• [PROVIDED ENTRIES]
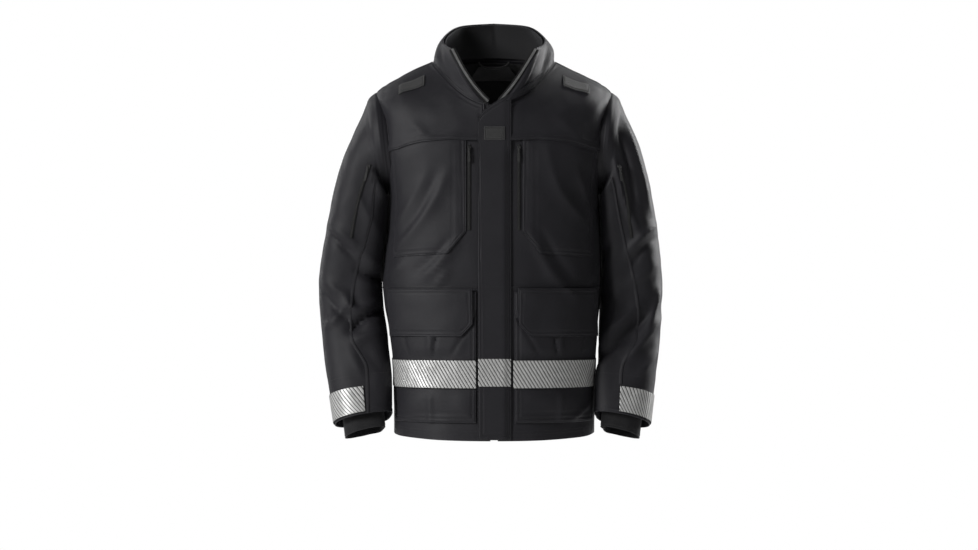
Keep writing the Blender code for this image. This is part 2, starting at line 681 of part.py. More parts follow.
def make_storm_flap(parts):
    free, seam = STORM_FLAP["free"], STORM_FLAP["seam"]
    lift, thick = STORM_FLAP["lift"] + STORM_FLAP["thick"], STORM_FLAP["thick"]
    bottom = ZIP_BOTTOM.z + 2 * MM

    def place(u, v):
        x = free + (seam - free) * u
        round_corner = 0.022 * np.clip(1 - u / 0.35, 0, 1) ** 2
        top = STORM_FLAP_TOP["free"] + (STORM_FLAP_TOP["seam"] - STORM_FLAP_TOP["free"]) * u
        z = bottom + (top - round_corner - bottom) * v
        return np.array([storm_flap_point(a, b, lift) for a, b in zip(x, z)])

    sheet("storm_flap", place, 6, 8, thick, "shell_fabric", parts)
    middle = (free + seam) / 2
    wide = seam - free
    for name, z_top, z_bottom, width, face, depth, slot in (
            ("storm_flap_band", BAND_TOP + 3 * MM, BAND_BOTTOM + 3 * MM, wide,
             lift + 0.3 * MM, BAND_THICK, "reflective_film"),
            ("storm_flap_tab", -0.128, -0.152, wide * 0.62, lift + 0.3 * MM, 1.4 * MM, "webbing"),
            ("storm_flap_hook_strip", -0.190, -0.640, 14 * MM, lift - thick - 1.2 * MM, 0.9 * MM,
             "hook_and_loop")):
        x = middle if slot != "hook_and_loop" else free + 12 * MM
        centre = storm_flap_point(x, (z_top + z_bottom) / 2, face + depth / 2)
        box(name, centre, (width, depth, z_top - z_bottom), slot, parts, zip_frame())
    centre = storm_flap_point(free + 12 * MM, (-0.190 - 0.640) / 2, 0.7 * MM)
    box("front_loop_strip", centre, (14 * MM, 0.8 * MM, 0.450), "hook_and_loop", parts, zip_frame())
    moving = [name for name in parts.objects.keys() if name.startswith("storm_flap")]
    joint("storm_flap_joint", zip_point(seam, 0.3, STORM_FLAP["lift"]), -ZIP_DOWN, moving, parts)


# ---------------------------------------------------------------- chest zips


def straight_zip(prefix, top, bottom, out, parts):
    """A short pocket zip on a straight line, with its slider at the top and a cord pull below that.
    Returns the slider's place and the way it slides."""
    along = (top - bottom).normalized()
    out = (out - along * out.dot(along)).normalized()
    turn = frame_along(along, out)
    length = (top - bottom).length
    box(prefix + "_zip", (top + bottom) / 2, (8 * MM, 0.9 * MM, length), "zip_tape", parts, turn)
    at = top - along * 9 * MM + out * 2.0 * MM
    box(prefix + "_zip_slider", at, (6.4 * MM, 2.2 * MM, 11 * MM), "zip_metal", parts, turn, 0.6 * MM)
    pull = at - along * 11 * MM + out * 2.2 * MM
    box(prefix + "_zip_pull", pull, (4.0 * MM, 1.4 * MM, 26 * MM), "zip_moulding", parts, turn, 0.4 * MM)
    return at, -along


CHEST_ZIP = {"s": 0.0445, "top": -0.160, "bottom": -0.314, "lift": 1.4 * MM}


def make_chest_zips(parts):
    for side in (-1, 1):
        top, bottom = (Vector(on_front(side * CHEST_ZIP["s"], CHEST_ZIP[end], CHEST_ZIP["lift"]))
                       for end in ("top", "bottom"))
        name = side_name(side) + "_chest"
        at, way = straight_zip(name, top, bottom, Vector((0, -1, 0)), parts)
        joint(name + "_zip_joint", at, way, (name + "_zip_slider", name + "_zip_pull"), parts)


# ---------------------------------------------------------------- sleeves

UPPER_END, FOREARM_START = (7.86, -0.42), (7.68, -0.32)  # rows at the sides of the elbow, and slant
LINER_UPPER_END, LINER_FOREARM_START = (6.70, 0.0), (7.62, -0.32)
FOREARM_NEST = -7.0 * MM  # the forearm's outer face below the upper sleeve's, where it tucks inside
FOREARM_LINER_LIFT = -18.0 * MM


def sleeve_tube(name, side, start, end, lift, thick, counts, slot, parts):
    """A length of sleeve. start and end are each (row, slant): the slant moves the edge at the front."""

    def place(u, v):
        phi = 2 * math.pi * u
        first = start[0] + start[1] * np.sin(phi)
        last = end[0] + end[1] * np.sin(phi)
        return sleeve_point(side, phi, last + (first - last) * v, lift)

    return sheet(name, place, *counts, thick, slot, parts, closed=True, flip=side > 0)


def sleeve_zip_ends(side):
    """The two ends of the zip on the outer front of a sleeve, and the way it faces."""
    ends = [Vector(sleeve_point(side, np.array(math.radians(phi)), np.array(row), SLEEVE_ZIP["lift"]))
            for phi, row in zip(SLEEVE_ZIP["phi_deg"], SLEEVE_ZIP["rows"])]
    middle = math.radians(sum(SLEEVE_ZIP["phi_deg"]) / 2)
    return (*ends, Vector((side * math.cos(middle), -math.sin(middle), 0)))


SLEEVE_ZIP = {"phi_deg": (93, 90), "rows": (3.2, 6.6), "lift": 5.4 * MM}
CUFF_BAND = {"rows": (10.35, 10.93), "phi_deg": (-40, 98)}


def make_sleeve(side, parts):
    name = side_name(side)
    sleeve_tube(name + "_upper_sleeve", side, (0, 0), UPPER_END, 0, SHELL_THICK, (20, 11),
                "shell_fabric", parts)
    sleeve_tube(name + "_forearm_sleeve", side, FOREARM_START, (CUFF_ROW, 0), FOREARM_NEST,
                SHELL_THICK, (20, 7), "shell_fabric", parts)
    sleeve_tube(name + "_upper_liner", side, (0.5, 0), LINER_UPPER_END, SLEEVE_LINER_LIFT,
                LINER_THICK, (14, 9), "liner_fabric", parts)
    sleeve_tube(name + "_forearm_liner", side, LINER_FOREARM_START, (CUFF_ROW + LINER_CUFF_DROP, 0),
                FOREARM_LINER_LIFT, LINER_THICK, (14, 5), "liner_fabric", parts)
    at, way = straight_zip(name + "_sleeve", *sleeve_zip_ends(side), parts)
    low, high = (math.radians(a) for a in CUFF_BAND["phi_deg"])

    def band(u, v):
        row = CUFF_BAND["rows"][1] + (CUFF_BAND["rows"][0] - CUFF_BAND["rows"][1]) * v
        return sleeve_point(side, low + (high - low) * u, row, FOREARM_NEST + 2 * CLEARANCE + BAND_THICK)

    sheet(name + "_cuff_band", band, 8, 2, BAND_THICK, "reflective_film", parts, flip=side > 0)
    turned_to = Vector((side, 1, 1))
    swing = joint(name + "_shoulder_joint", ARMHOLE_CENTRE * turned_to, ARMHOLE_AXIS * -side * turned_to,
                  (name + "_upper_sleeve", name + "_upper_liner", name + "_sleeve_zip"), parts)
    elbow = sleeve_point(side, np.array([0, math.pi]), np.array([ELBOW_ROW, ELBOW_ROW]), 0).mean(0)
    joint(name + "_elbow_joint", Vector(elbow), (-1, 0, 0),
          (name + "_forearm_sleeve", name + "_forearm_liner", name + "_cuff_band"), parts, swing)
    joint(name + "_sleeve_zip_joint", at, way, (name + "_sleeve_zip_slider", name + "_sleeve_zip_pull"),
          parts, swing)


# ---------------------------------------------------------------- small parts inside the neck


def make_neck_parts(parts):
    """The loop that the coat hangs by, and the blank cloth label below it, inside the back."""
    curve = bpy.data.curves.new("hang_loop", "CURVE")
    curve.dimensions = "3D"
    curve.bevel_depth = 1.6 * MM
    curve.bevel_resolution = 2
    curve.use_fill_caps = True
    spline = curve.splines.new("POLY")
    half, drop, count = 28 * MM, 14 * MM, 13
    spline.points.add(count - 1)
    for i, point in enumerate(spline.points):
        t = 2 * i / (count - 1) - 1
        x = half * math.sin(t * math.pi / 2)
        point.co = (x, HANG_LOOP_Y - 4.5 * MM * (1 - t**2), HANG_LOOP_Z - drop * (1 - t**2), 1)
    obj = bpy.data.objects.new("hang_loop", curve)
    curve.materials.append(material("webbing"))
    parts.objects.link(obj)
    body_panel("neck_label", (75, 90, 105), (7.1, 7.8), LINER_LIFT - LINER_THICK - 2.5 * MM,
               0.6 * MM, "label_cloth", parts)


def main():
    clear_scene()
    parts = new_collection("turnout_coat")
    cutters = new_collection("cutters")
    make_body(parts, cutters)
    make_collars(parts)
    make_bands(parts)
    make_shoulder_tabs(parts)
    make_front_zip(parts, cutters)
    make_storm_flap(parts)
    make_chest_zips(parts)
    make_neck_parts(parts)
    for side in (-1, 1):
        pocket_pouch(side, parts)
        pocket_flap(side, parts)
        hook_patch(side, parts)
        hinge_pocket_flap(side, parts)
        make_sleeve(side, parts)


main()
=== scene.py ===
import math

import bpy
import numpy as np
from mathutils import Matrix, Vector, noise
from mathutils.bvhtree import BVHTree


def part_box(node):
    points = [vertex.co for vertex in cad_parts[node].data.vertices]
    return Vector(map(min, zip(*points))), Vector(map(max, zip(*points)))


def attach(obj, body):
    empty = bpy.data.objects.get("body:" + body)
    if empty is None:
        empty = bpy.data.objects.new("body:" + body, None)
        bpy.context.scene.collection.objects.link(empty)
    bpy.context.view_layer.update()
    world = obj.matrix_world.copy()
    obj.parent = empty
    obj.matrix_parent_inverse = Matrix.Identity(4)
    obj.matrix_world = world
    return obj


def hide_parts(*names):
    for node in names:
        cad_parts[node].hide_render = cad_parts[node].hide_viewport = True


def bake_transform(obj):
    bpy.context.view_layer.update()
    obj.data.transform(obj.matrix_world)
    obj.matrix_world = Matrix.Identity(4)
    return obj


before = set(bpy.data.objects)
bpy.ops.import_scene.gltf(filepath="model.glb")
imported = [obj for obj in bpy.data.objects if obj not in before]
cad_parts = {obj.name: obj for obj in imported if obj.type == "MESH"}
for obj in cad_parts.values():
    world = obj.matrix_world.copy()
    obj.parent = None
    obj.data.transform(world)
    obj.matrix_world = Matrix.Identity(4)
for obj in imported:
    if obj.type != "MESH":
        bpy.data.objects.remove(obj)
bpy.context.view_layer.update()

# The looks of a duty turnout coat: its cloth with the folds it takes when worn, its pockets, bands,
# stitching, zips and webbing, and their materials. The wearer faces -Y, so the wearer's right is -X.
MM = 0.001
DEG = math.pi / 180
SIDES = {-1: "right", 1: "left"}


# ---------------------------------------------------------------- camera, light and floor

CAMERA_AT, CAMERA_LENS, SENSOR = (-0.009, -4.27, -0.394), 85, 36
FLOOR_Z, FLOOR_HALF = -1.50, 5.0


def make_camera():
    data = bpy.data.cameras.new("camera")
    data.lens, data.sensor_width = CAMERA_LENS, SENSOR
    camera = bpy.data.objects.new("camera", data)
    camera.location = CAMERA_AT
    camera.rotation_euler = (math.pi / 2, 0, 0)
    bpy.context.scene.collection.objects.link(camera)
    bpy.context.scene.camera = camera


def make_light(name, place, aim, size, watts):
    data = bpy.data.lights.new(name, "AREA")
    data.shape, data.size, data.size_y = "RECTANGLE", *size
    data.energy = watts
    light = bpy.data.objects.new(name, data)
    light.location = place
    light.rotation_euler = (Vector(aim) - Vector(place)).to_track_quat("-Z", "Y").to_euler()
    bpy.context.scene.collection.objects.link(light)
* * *
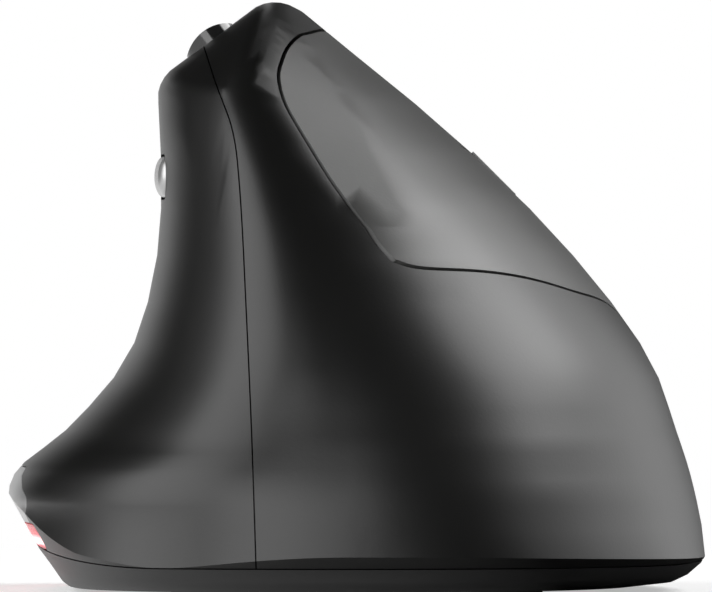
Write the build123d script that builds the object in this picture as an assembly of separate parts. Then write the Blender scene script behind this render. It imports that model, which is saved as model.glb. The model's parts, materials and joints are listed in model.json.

• [TASK STATEMENT] Give again the lines from the one with "Keep writing the" to the one with "bottom = ZIP_BOTTOM.z + 2 * MM", both lines included, exactly and with no other line.

• [WORKED SOLUTION]
Keep writing the Blender code for this image. This is part 2, starting at line 681 of part.py. More parts follow.
def make_storm_flap(parts):
    free, seam = STORM_FLAP["free"], STORM_FLAP["seam"]
    lift, thick = STORM_FLAP["lift"] + STORM_FLAP["thick"], STORM_FLAP["thick"]
    bottom = ZIP_BOTTOM.z + 2 * MM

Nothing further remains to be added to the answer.